Worse, Balls’s 100 per cent tax on cultural and intellectual assets hard-earned by parents and passed on to their children threatens to reduce parents’ incentives to work hard and contribute to the nation’s intellectual capital. Studies show that high inheritance taxes are not a significant disincentive to work and thrift by those destined to shuffle off this mortal coil sooner rather than later, which is one reason such material wealth can be taxed without triggering a significant reduction in incentives. But we are not dealing here with material wealth. We are dealing with cultural and social assets: to make them non-transferable might well be to reduce parents’ incentive to work, and to sacrifice, and therefore their incentive to add to the nation’s stock of human and intellectual capital by investing in their offspring.
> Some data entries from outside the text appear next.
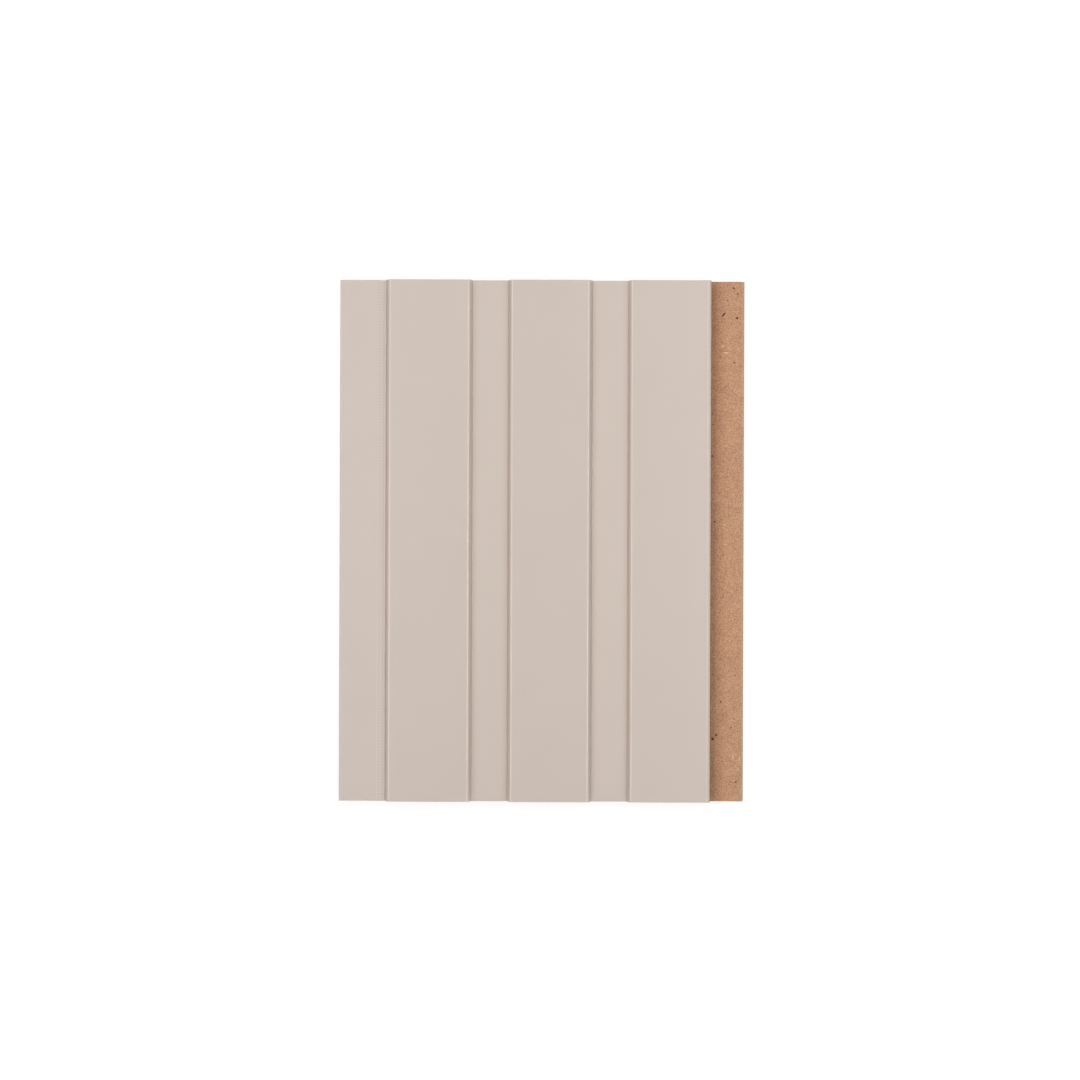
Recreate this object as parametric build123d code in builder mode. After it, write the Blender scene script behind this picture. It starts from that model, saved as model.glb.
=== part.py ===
from build123d import *
import os
from math import radians, sqrt, tan

os.makedirs("parts", exist_ok=True)

# A cut length of slatted wall panelling, milled from one board, in millimetres.
# It lies on its back: X runs across the battens, Y along them, Z up out of the painted face.
# The origin is the middle of its footprint, on the plane of the back.

# Board
panel_length = 300.0
web_thickness = 10.0  # board left under a recess
batten_rise = 6.0  # face of the battens above the recess floors, 16 mm board in all

# Battens and the recesses between them
batten_count = 3
batten_pitch = 69.0
recess_width = 20.4  # flat floor, from wall foot to wall foot
wall_draft = 12.0  # degrees from upright
arris_radius = 1.8
foot_radius = 0.4
first_batten_extra = 1.2  # the pass that mills the lip leaves the first batten this much wider

# Flange: the bare step on the right edge that is nailed to the wall
flange_reach = 19.6
flange_thickness = 5.2
flange_chamfer = 0.8

# Lip: the painted left edge, whose nose slides into the groove of the panel before it
tongue_reach = 6.2  # how far the nose goes in under the last batten
nose_radius = 0.8
nose_chamfer = 0.5

# Upright wall where the flange's step is cut through the last batten
closing_wall_inset = 0.9  # from the foot that a sloping wall would have there
closing_arris_width = 2.0
closing_arris_radius = 4.0

# Room that the joint leaves around the lip
lap_clearance = 0.2  # above and below the nose
nose_clearance = 0.5  # ahead of the nose
shoulder_clearance = 0.6  # between the flange's edge and the shoulder above the wall
cutter_radius = 0.4  # inner corners of the groove and the rebate

# Heights above the back
face_height = web_thickness + batten_rise
lip_underside = flange_thickness + lap_clearance
groove_roof = web_thickness + lap_clearance
closing_arris_drop = closing_arris_radius - sqrt(closing_arris_radius**2 - closing_arris_width**2)

# Widths
batten_foot_width = batten_pitch - recess_width
wall_run = batten_rise * tan(radians(wall_draft))
lip_width = recess_width + tongue_reach
rebate_width = tongue_reach + flange_reach + shoulder_clearance
groove_depth = tongue_reach + nose_clearance
battens_width = batten_count * batten_pitch - recess_width + first_batten_extra - closing_wall_inset
panel_width = lip_width + battens_width + flange_reach

# Places across the panel
left_edge = -panel_width / 2
right_edge = panel_width / 2
first_foot = left_edge + lip_width
second_foot = first_foot + first_batten_extra + batten_pitch
closing_wall = right_edge - flange_reach
recess_feet = [second_foot - recess_width + gap * batten_pitch for gap in range(batten_count - 1)]

with BuildPart() as wall_panel:
    with BuildSketch(Plane.XZ) as section:
        # the board before milling
        with Locations((0, face_height / 2)):
            Rectangle(panel_width, face_height)

        # recesses between the battens, with sloping walls
        for foot in recess_feet:
            with BuildLine():
                Polyline(
                    (foot - wall_run, face_height),
                    (foot, web_thickness),
                    (foot + recess_width, web_thickness),
                    (foot + recess_width + wall_run, face_height),
                    close=True,
                )
            make_face(mode=Mode.SUBTRACT)

        # top of the lip, level with the recess floors
        with BuildLine():
            Polyline(
                (left_edge, face_height),
                (left_edge, web_thickness),
                (first_foot, web_thickness),
                (first_foot + wall_run, face_height),
                close=True,
            )
        make_face(mode=Mode.SUBTRACT)

        arrises = section.vertices().group_by(Axis.Y)[-1].sort_by(Axis.X)[:-1]
        fillet(arrises, arris_radius)
        feet = [
            corner
            for corner in section.vertices().filter_by_position(Axis.Y, web_thickness, web_thickness)
            if corner.X > left_edge
        ]
        fillet(feet, foot_radius)

        # step over the flange, with its eased arris and upright wall
        with BuildLine():
            eased = TangentArc(
                (closing_wall - closing_arris_width, face_height),
                (closing_wall, face_height - closing_arris_drop),
                tangent=(1, 0),
            )
            Polyline(
                eased @ 1,
                (closing_wall, flange_thickness),
                (right_edge, flange_thickness),
                (right_edge, face_height),
                eased @ 0,
            )
        make_face(mode=Mode.SUBTRACT)

        # groove under the last batten, which takes the nose of the next lip
        with Locations((closing_wall, (flange_thickness + groove_roof) / 2)):
            Rectangle(2 * groove_depth, groove_roof - flange_thickness, mode=Mode.SUBTRACT)

        # rebate under the lip, which laps over the flange before it
        with Locations((left_edge, lip_underside / 2)):
            Rectangle(2 * rebate_width, lip_underside, mode=Mode.SUBTRACT)

        groove_corners = section.vertices().filter_by(lambda v: abs(v.X - closing_wall + groove_depth) < 0.01)
        rebate_corner = section.vertices().filter_by(
            lambda v: abs(v.X - left_edge - rebate_width) < 0.01 and v.Y > lip_underside / 2
        )
        fillet(groove_corners + rebate_corner, cutter_radius)

        # nose of the lip and outer edge of the flange
        nose = section.vertices().group_by(Axis.X)[0].sort_by(Axis.Y)
        chamfer(nose[0], nose_chamfer)
        nose_top = section.vertices().group_by(Axis.X)[0].sort_by(Axis.Y)[-1]
        fillet(nose_top, nose_radius)
        flange_top = section.vertices().group_by(Axis.X)[-1].sort_by(Axis.Y)[-1]
        chamfer(flange_top, flange_chamfer)
    extrude(amount=panel_length / 2, both=True)

wall_panel.part.label = "wall_panel"
export_step(wall_panel.part, "parts/wall_panel.step")
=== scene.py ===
"""Dresses a cut length of slatted fibreboard wall panelling and sets it in a photographer's studio.

The panel is one milled board. Its face, its recesses and its lip carry satin paint; the flange, the
groove, the rebate, the back and the sawn ends are bare fibreboard. Lengths are in metres.
"""

import logging
import math
from dataclasses import dataclass, field
from enum import Enum, IntEnum

import bmesh
import bpy
from mathutils import Matrix, Vector, noise


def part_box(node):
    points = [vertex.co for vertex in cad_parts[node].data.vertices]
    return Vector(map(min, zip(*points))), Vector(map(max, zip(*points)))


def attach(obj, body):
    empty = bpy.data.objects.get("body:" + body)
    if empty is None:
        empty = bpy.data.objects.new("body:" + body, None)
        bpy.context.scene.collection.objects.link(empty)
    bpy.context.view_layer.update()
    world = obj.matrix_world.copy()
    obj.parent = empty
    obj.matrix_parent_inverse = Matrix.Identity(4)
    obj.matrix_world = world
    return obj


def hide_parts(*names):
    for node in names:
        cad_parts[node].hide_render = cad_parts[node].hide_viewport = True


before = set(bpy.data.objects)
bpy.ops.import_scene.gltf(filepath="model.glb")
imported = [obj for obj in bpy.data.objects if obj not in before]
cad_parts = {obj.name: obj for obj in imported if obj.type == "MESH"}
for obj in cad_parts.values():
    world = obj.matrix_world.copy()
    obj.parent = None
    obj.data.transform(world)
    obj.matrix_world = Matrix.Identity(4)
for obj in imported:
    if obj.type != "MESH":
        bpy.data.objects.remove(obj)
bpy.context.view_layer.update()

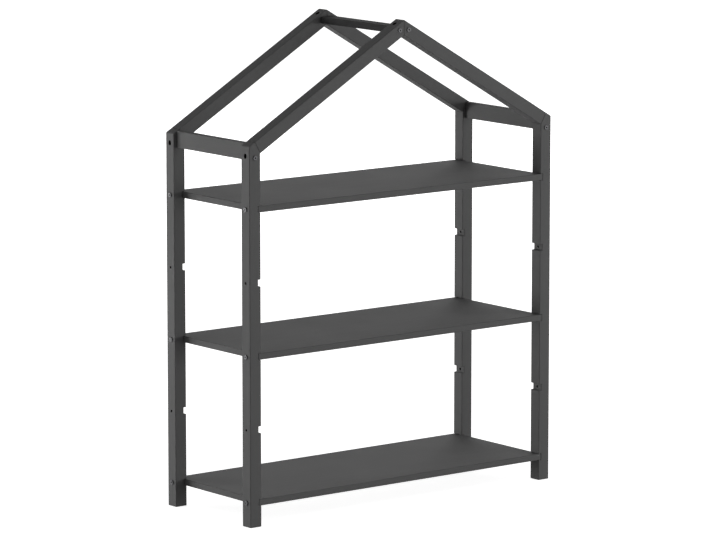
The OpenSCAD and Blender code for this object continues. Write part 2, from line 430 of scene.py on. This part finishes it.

As one who received several letters from universities advising me that their Jewish quotas were filled, but do try again next year, I applaud the schools minister’s desire to make opportunity more equal, especially in a country in which class distinctions have led to the underutilisation of its human capital, it is admirable. But his attempt to use the power of central government to make irrelevant every indicator of good parenthood, to make it impossible for the admissions process to give weight to a student’s past behaviour and performance, or to a family’s preference for the ethos of one school as compared to others, is not. Equality of opportunity requires taxing intergenerational transfers of material wealth; maximising incentives to work by keeping marginal tax rates low, especially for low earners; creating strong incentives to good behaviour by maximising penalties for antisocial behaviour; devising tax policies that create strong incentives to the formation of traditional families. All policies Balls and his party find unattractive.